There is where Christianity rests its case. Jesus Christ is Lord, whether men know it or not. The very forces which control their lives are dependent upon him. It would be almost laughable, if it were not so sad, to hear people -- old and young alike -- dismiss Jesus Christ as though he were an option, as though they had the choice either of believing or not believing in him, whatever they felt like, and it did not make much difference -- one way or the other.
The declaration of Peter on this day is that he is the Inevitable Man. There is no way you can avoid him. Your very life is dependent upon him. He is Lord over all things. And, sooner or later, you have to deal with Jesus Christ, whether you like it or not. The appeal of this crowd is, "What shall we do?" Peter's answer is wonderful -- it is the Christian gospel.
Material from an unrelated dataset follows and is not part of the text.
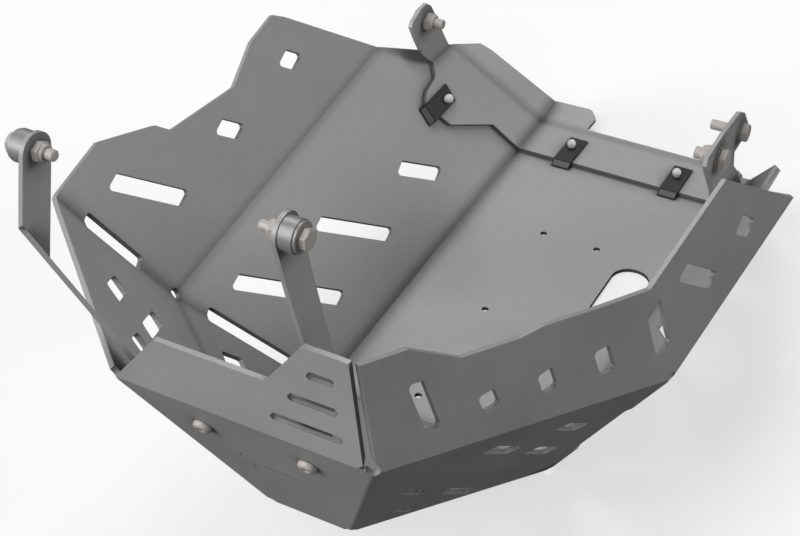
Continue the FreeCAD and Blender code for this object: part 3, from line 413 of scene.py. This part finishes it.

We are not going to take it now, but will wait for the next study. But it is a glorious declaration that Christ is not angry at us. He will receive us, if we will deal honestly with him, and recognize the fact that he is Lord, and has the right to Lordship in your life and mine.
Our Father, we thank you for the truth in this mighty declaration that Jesus Christ is indeed Lord, that you have exalted him and give him the name which is above every name, that at the name of Jesus every knee should bow, in heaven and on earth and under the earth, and every tongue confess that Jesus Christ is Lord, to the glory of God the Father. We pray that any who have never come to know this One as Lord may now open their life and cry out to him as these men and women did: "What shall we do?" and hear this delivering word to repent and to believe, and thus receive the promised Spirit, who is available to all. We thank you in Jesus' name, Amen.